Am 29. Dezember 2023 kam es zu einer bemerkenswerten Begegnung im Wald bei Ulm-Greifenstein im Lahn-Dill-Kreis. Zwei Reiterinnen, Anika Haas und Marion Mutz, waren mit ihren Pferden und zwei Hunden unterwegs, als plötzlich ein Wolf auftauchte und die beiden 20 Minuten lang verfolgte. Trotz ihrer Versuche, den Wolf durch lautes Rufen und Klatschen zu vertreiben, blieb das Tier unbeirrt und betrachtete sie weiterhin. Die Situation war für die Reiterinnen angsteinflößend und brachte ein Gefühl der Hilflosigkeit mit sich. Das Hessische Wolfszentrum bestätigte daraufhin anhand von Videos, dass es sich tatsächlich um einen Wolf handelte, und erklärte, dass dieses Verhalten als „wolfstypisch“ eingestuft werden kann, da Wölfe Menschen auf Pferden oft nicht als Bedrohung wahrnehmen.
Die Region um Greifenstein gehört zu den sechs Wolfsterritorien in Hessen, in denen mindestens ein Wolf nachgewiesen wurde. Experten haben festgestellt, dass intensive Begegnungen zwischen Menschen und Wölfen selten sind, jedoch in der letzten Zeit eine Zunahme von Rissfunden in der Umgebung beobachtet wurde, darunter auch ein gerissener Damhirsch. Der Umgang mit Wölfen ist ein kontroverses Thema, vor allem seit 2011, als Wölfe wieder in Hessen nachgewiesen wurden. Im Jahr 2023 wurde die Verantwortung für den Umgang mit diesen Tieren von der Naturschutzverwaltung zur Jagdbehörde übertragen.

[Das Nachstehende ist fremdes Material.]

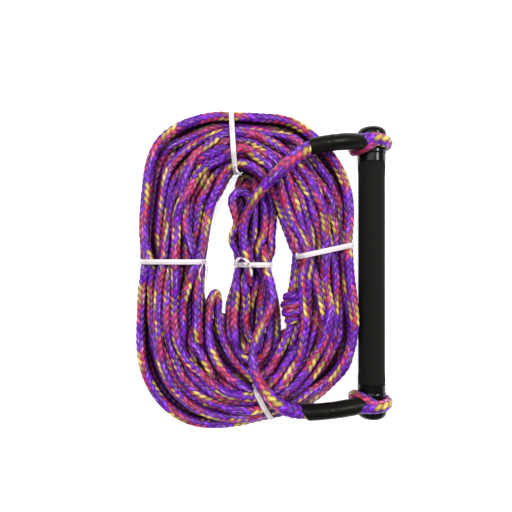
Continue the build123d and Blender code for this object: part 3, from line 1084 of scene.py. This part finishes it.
def tie_tail(name, twist, width, route):
    """A loose end of a tie, twisted along its length."""
    line = even(nurbs_line(route), TAIL_STEP)
    side, up = frames_along(line)
    angle = np.linspace(0, twist * 2 * np.pi, len(line))[:, None]
    across = side * np.cos(angle) + up * np.sin(angle)
    out = up * np.cos(angle) - side * np.sin(angle)
    piece = strip(name, line, out, across, TIE_PROFILE * (width, TAIL_THIN))
    dress(piece, TIE, "tie_plastic")


for tie in COIL_TIES:
    tie_band(tie, [coil_line])
tie_band(HANK_TIE, [hank_line, yoke_line, *legs.values()])
for tail in TIE_TAILS:
    tie_tail(*tail)

# ---------------------------------------------------------- parts kept from CAD
CAD_LOOKS = {"grip": FOAM, "tube": ALLOY, "pin": ALLOY, "cap": GLOSS, "collar": GLOSS}
for name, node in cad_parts.items():
    look = CAD_LOOKS.get(name.split("_")[-1])
    if look:
        node.data.materials.clear()
        node.data.materials.append(look)

# ------------------------------------------------------- floor, light, camera
bpy.ops.mesh.primitive_plane_add(size=6)
floor = bpy.context.object
floor.name = "floor"
floor_look = Nodes("floor")
floor_look.shader.inputs["Base Color"].default_value = (0.93, 0.93, 0.93, 1)
floor_look.shader.inputs["Roughness"].default_value = 0.9
floor_look.shader.inputs["Emission Color"].default_value = (1, 1, 1, 1)
floor_look.shader.inputs["Emission Strength"].default_value = 0.75
floor.data.materials.append(floor_look.material)

world = bpy.data.worlds.new("studio")
world.use_nodes = True
world.node_tree.nodes["Background"].inputs["Color"].default_value = (1, 1, 1, 1)
world.node_tree.nodes["Background"].inputs["Strength"].default_value = 0.2
bpy.context.scene.world = world


def area_light(name, place, size, power):
    light = bpy.data.lights.new(name, "AREA")
    light.size = size
    light.energy = power
    ob = bpy.data.objects.new(name, light)
    ob.location = place
    ob.rotation_euler = (-Vector(place)).to_track_quat("-Z", "Y").to_euler()
    bpy.context.scene.collection.objects.link(ob)


area_light("key", (1.0, 0.5, 1.35), 0.35, 20)
area_light("fill", (-0.5, 0.5, 1.5), 1.4, 26)

camera = bpy.data.objects.new("camera", bpy.data.cameras.new("camera"))
camera.location = CAMERA_PLACE
camera.data.lens = CAMERA_LENS
camera.data.sensor_width = 36
camera.data.clip_start = 0.01
bpy.context.scene.collection.objects.link(camera)
bpy.context.scene.camera = camera
bpy.context.scene.view_settings.view_transform = "Standard"
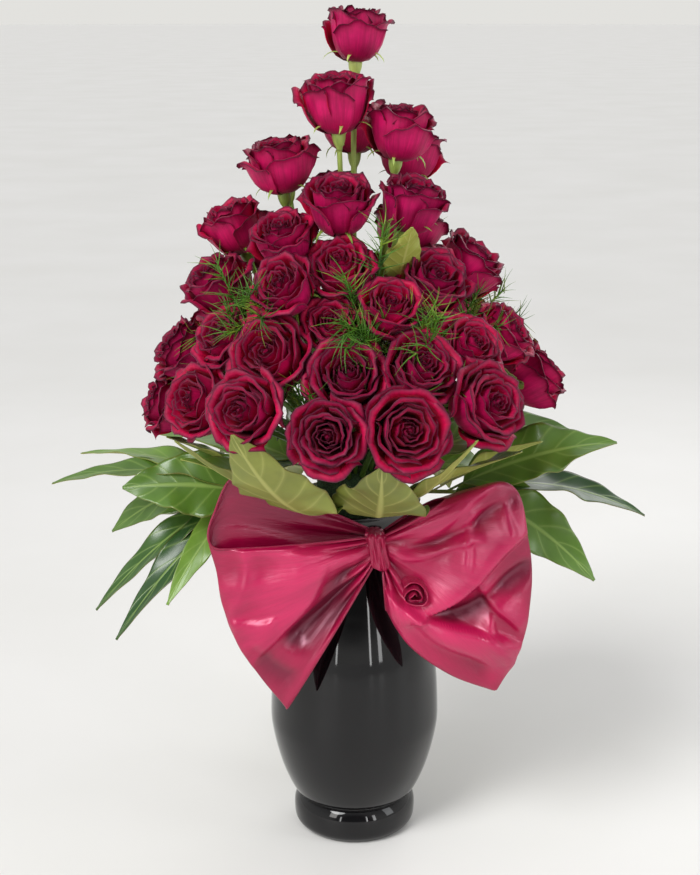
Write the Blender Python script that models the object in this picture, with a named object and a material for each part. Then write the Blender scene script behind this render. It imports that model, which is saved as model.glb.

Angst und Vorsichtsmaßnahmen
Die Erlebnisse der Reiterinnen haben deutliche Spuren hinterlassen. Anika Haas meidet seit der Begegnung den Wald aus Angst, während Marion Mutz nur noch mit Pfefferspray in den Wald geht. Laut Moritz Frey vom Wolfszentrum sollten Menschen, denen ein Wolf begegnet, laut rufen, sich langsam entfernen und dem Tier zugewandt bleiben. Dies könnte helfen, die Situation zu deeskalieren.
Die Diskussion über Wölfe in Deutschland wird durch unterschiedliche Vorstellungen geprägt. Studien zeigen, dass Wölfe in Kulturlandschaften nicht gefährlicher sind als in einsamen Gebieten oder da, wo sie bejagt werden. In Ländern wie Italien oder Polen gibt es keine Hinweise darauf, dass Wölfe auf Menschen unvorsichtiger reagieren. Wie das BMU erklärt, sind Wolfsangriffe auf Menschen äußerst selten. In der Regel sind Tollwut, Provokationen oder eine Futterkonditionierung die Hauptursachen für aggressive Verhaltensweisen. Tollwut wurde in Deutschland seit 2008 ausgerottet, was die Wahrscheinlichkeit solcher Angriffe weiter verringert.
Wölfe in Deutschland
Um die Hintergründe zu verstehen, ist es wichtig, die Geschichte des Wolfs in Deutschland zu betrachten. Nach rund 150 Jahren des Aussterbens wurden 2000 die ersten Wolfswelpen in Freiheit in der sächsischen Oberlausitz geboren. Seitdem erobern sich die Tiere langsam ihre früheren Lebensräume zurück und ziehen jährlich Nachkommen auf. Im November 2024 lebten in Deutschland bereits 209 Wolfsrudel, 46 Paare und 19 sesshafte Einzeltiere. Der Anstieg der Territorien verzeichnete im Vergleich zum Vorjahr ein Wachstum von etwa 3,5 Prozent.
Wölfe sind anpassungsfähige Tiere, die keine unberührte Wildnis benötigen, sondern Überlebenschancen dort finden, wo genügend Nahrung vorhanden ist und der Mensch sie toleriert. Allerdings gestaltet sich die Rückkehr des Wolfs in Deutschland eher als ein Flickenteppich und nicht flächendeckend. Die Herausforderungen und Ängste, die bei den Menschen durch die Wolfsrückkehr ausgelöst werden, müssen ernst genommen werden, während gleichzeitig geraten wird, nicht sofort mit Aggression auf die Rückkehr dieser Tiere zu reagieren. Laut dem NABU gewöhnen sich Wölfe an menschliche Anwesenheit, was nicht zwangsläufig zu einem problematischen Verhalten führt, solange keine negativen Erfahrungen vorliegen.